Serenity Forge and creator Dan Salvato said they would keep working to get the game reinstated on Google Play and were also looking at other ways to distribute it on Android. The game remains available on other platforms, which makes the dispute less about the title itself than about how one storefront interpreted its rules. That distinction matters in a market where discovery often depends on whether a game stays visible in search results, recommendations and store listings.

The mobile release itself had been framed as a major expansion of DDLC’s reach. Team Salvato said on December 10, 2025, that the game had launched on both iOS and Android as a free download. The mobile version included the full base game plus paid DDLC Plus add-on content, including side stories, the image gallery and the music player. Team Salvato also emphasized accessibility and disclosure updates, including high-contrast text, improved in-game content warnings and a webpage with a full disclosure of sensitive content.

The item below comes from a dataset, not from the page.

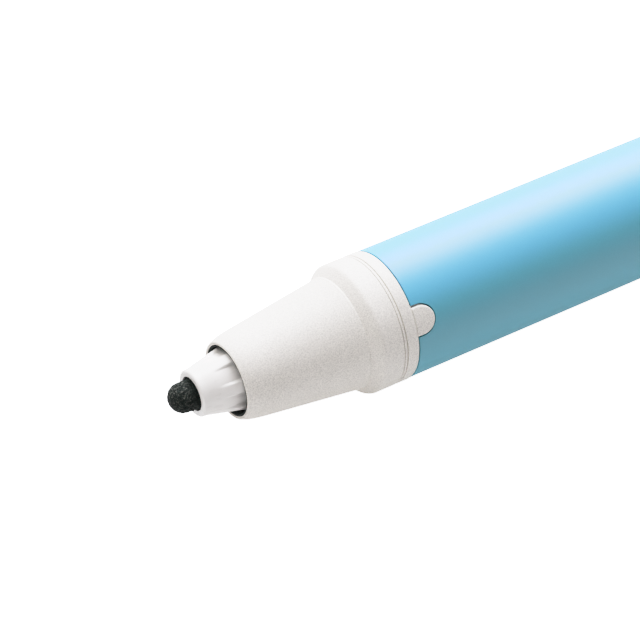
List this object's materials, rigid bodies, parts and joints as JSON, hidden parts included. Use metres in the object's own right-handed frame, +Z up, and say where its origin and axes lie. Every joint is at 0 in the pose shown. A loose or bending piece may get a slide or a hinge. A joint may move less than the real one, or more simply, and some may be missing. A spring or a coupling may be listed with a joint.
{
  "type": "fabric marking pen",
  "caption": "Push-button fabric marker: felt nib in a ribbed holder, moulded nose cone, round barrel, pocket clip and spring return.",
  "frame": {"origin": "under the middle of the pen, on the surface that it lies on", "axes": "+X along the pen from the nib to the button, +Z up through the clip"},
  "size_m": [0.1352, 0.013, 0.0158],
  "materials": {
    "off_white_moulding": "fine moulded texture, satin",
    "sky_blue_barrel": "smooth, soft gloss",
    "white_gloss_plastic": "smooth, glossy",
    "black_rubber": "matte",
    "natural_plastic": "smooth, satin",
    "spring_steel": "drawn wire",
    "black_felt": "ground felt, soaked with ink",
    "ink_fibre": "bonded fibre",
    "clear_film": "thin film"
  },
  "bodies": {
    "casing": {"barrel": "sky_blue_barrel", "nose_cone": "off_white_moulding", "front_coupling": "off_white_moulding", "tail_collar": "off_white_moulding", "duckbill_seal": "black_rubber", "seal_retainer": "natural_plastic", "o_ring": "black_rubber", "spring_seat": "natural_plastic", "return_spring": "spring_steel", "cam_sleeve": "natural_plastic"},
    "clip": {"clip": "off_white_moulding"},
    "cartridge": {"nib": "black_felt", "nib_holder": "white_gloss_plastic", "feeder_rod": "ink_fibre", "ink_tube": "natural_plastic", "ink_reservoir": "ink_fibre", "reservoir_film": "clear_film", "tube_plug": "natural_plastic"},
    "rotor": {"rotor": "natural_plastic"},
    "push_button": {"plunger": "natural_plastic", "button": "off_white_moulding"}
  },
  "joints": [
    {"name": "cartridge_slide", "type": "slide", "parent": "casing", "child": "cartridge", "axis": [1, 0, 0], "range_m": [0, 0.013], "deforming": ["return_spring", "duckbill_seal"]},
    {"name": "button_slide", "type": "slide", "parent": "casing", "child": "push_button", "axis": [1, 0, 0], "range_m": [0, 0.013]},
    {"name": "rotor_turn", "type": "hinge", "parent": "cartridge", "child": "rotor", "pos_m": [0.0376, 0, 0.0065], "axis": [1, 0, 0], "continuous": true},
    {"name": "clip_flex", "type": "hinge", "parent": "casing", "child": "clip", "pos_m": [0.0574, 0, 0.0134], "axis": [0, 1, 0], "range_deg": [0, 4], "stiffness_Nm_per_rad": 0.3, "springref_deg": -0.57}
  ],
  "couplings": [
    {"joint": "button_slide", "follows": "cartridge_slide", "ratio": 1}
  ]
}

Google’s policy framework helps explain why the removal drew so much attention. Its Developer Program Policy page, effective March 4, 2026, says apps and games must comply with Google Play’s policies and restricted-content rules. Google Play’s Families guidance also says policies are applied according to target audience groups and warns developers to be careful about who an app is for. For a game like Doki Doki Literature Club, which intentionally uses a misleading front-end before revealing darker themes, that leaves a wide gray area between artistic intent and storefront enforcement.

For Android players, the immediate impact is simple: a game that had only recently arrived on mobile is now harder to get there. For the wider industry, the takedown is another sign that storefront access is still vulnerable to sudden policy decisions, even for acclaimed releases with a long track record and clearly labeled content warnings.